The promise of what lies ahead is the gift that puts this Irish Grand Slam above the other three

This is Ireland’s first Grand Slam win coinciding with a World Cup also taking place in the same year

Possibly the most consequential aspect of Ireland clinching the Six Nations Championship Grand Slam over the weekend is that of the four Ireland has won in 1948, 2009, 2018 and 2023, it is the only one that has come in a World Cup year.

While there was no World Cup competition in 1948 and back then it was played as a Five Nations Championship, there was a World Cup event every four years from 1987, when New Zealand won the first edition in Auckland.

From that World Cup onwards just England have won the competition from the teams that compete in the Six Nations Championship and did so having won the Grand Slam earlier that year in Dublin in 2003.

All four of Ireland’s wins have been in different grounds, the first of which boiled down to a visit by Wales to Belfast for the final game.


Ravenhill was packed to its 30,000 capacity and the teams were 3-3 at the interval after Barney Mullan had scored a try for Ireland and Bleddyn Williams one for Wales. As captain Karl Mullen said in later years: “JC Daly got a try for us in the second half and, after that, we played like men possessed, determined not to give anything away.”

No Ireland side had previously performed the Grand Slam and it would take 61 years for it to happen again. Let’s face it the 1990s were grim but the millennium sparked change as Brian O’Driscoll, Ronan O’Gara and Paul O’Connell came on to the scene.

Declan Kidney managed to change mindsets and Ireland began the 2009 championship with a win over France, whacked Italy and squeezed by England. They then beat Scotland away and again it was Wales in Cardiff.

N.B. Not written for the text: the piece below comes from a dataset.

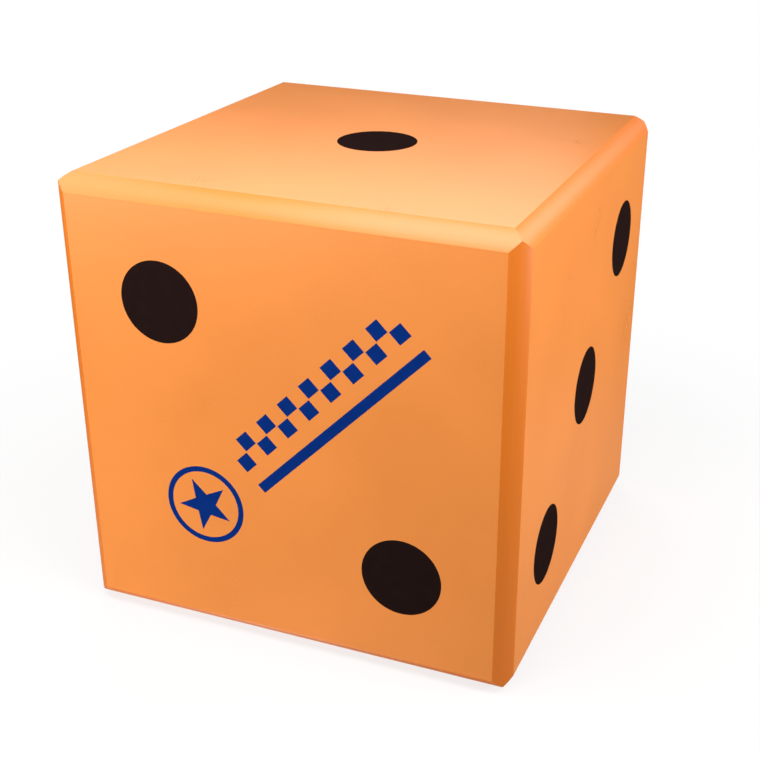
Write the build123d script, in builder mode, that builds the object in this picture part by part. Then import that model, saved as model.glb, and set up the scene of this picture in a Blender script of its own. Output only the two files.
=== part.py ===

The final game was tense and Ireland overturned a half-time deficit with two tries from O’Driscoll and Tommy Bowe. But by the 76th minute outhalf Stephen Jones had given Wales the lead. O’Gara then dropped a goal to put Ireland ahead with Jones attempting a last-gasp chance with a long-range kick that missed.

While that series was won at the end, in 2018 under Joe Schmidt, another Irish outhalf Johnny Sexton arguably won the Grand Slam at the beginning.

The final game of the series in Twickenham showed the team’s all-round ability. But in Paris on a wet day in the opening clash Ireland found themselves 13-12 down with the clock in the red.

Thereafter one of the most remarkable passages of play ensued as Ireland took the ball through 41 phases and into French territory. But the French defence was strong and Irish players were still a significant distance from the posts.

Sexton stepped up. Not unusual for him, he decided to take responsibility and swung his boot sweetly as all watched his long range drop-goal sailing between the uprights. Irish delirium signalled something was up.

Just which Irish Grand Slam is the better is like asking if Matt Busby’s European Cup winning Manchester United team was better than that of Alex Ferguson.

Maybe, just maybe 2023 will be more consequential than the other wins. Certainly the 1948 one was in isolation with decades until the 2009 win, which confirmed a new era of greater confidence.

But this year, not because it is Sexton’s last, but because with a World Cup in September winning the Grand Slam indicates that maybe the timing is good and the stars are aligning for Ireland to go beyond a quarter-final for the first time.